Give back the full material, exactly as it reads.

# # #

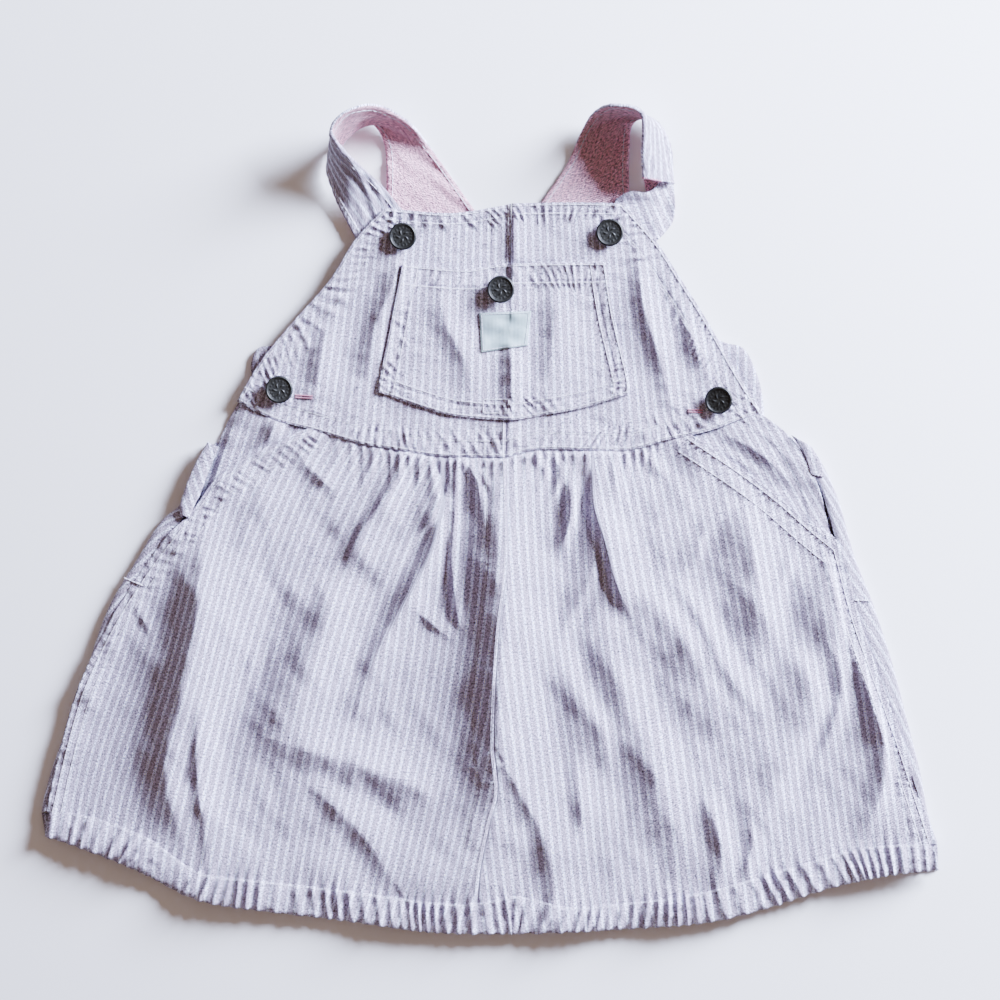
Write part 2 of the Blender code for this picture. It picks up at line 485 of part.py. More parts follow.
def bib(rows=18, cols=12):
    """Two halves joined by a felled seam, hemmed all round."""
    halves = [
        ("bib_left", BIB_TOP_EDGE[:3] + BIB_SEAM[:1], WAIST[:WAIST_CENTRE + 1], BIB_LEFT_EDGE, BIB_SEAM),
        ("bib_right", BIB_SEAM[:1] + BIB_TOP_EDGE[4:], WAIST[WAIST_CENTRE:], BIB_SEAM, BIB_RIGHT_EDGE),
    ]
    for name, top, waist, left, right in halves:
        grid = patch(top, waist, left, right, rows, cols)
        carries_seam = right is BIB_SEAM
        grid[..., 0] += -GAP / 2 if carries_seam else GAP / 2
        x, y = grid[..., 0], grid[..., 1]
        sides = np.minimum(nearest(x, y, BIB_LEFT_EDGE)[0], nearest(x, y, BIB_RIGHT_EDGE)[0])
        hems = [hem_at(sides, HEM_WIDTH), hem_at(nearest(x, y, BIB_TOP_EDGE)[0], TOP_HEM_WIDTH),
                hem_at(nearest(x, y, WAIST)[0], WAIST_BAND)]
        if carries_seam:
            hems.append(hem_at(nearest(x, y, BIB_SEAM)[0], SEAM_WIDTH))
        covered = under_pocket(x, y)
        z = bib_flat(x, y) + (1 - covered) * bib_folds(x, y)
        extra = np.max(hems, axis=0) * (1 - 0.7 * covered)
        wall(name, np.dstack([grid, z + extra]), np.dstack([grid, z - CLOTH]))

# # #

### [ANSWER TO THIS TASK]
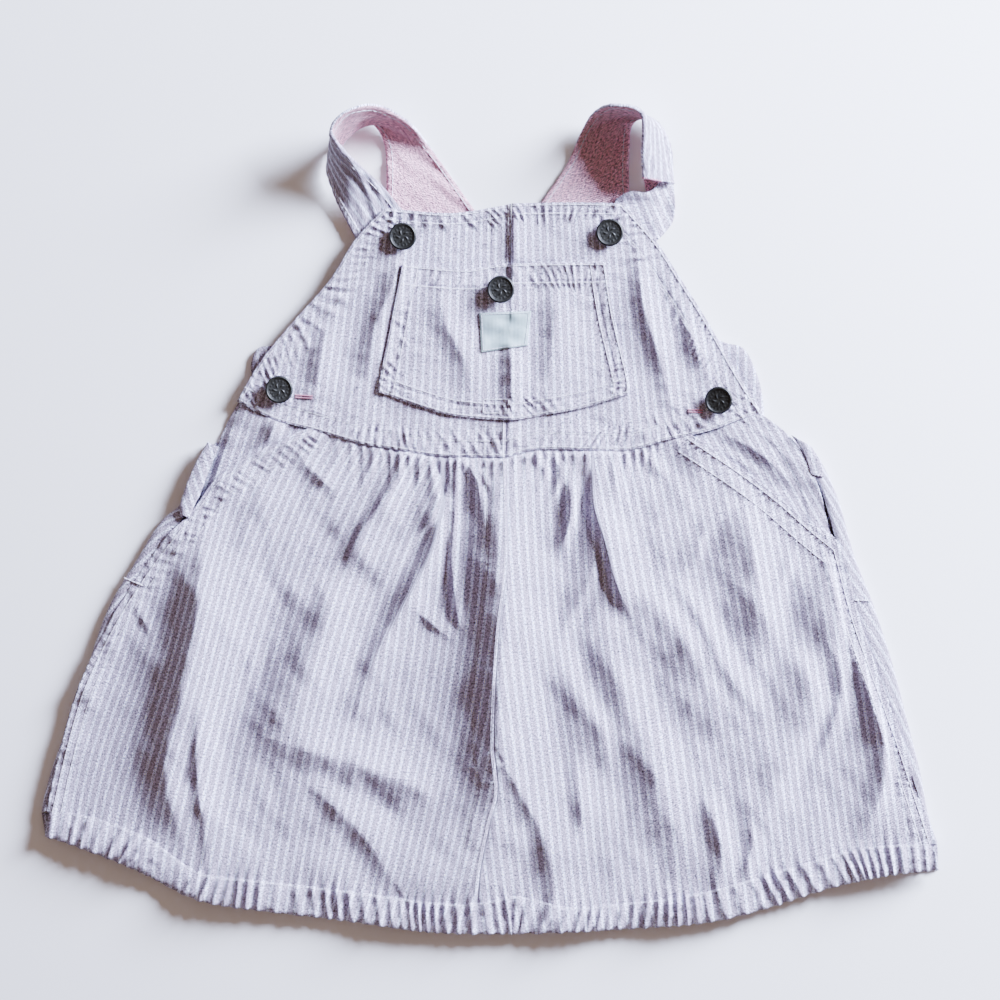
Write part 2 of the Blender code for this picture. It picks up at line 485 of part.py. More parts follow.
def bib(rows=18, cols=12):
    """Two halves joined by a felled seam, hemmed all round."""
    halves = [
        ("bib_left", BIB_TOP_EDGE[:3] + BIB_SEAM[:1], WAIST[:WAIST_CENTRE + 1], BIB_LEFT_EDGE, BIB_SEAM),
        ("bib_right", BIB_SEAM[:1] + BIB_TOP_EDGE[4:], WAIST[WAIST_CENTRE:], BIB_SEAM, BIB_RIGHT_EDGE),
    ]
    for name, top, waist, left, right in halves:
        grid = patch(top, waist, left, right, rows, cols)
        carries_seam = right is BIB_SEAM
        grid[..., 0] += -GAP / 2 if carries_seam else GAP / 2
        x, y = grid[..., 0], grid[..., 1]
        sides = np.minimum(nearest(x, y, BIB_LEFT_EDGE)[0], nearest(x, y, BIB_RIGHT_EDGE)[0])
        hems = [hem_at(sides, HEM_WIDTH), hem_at(nearest(x, y, BIB_TOP_EDGE)[0], TOP_HEM_WIDTH),
                hem_at(nearest(x, y, WAIST)[0], WAIST_BAND)]
        if carries_seam:
            hems.append(hem_at(nearest(x, y, BIB_SEAM)[0], SEAM_WIDTH))
        covered = under_pocket(x, y)
        z = bib_flat(x, y) + (1 - covered) * bib_folds(x, y)
        extra = np.max(hems, axis=0) * (1 - 0.7 * covered)
        wall(name, np.dstack([grid, z + extra]), np.dstack([grid, z - CLOTH]))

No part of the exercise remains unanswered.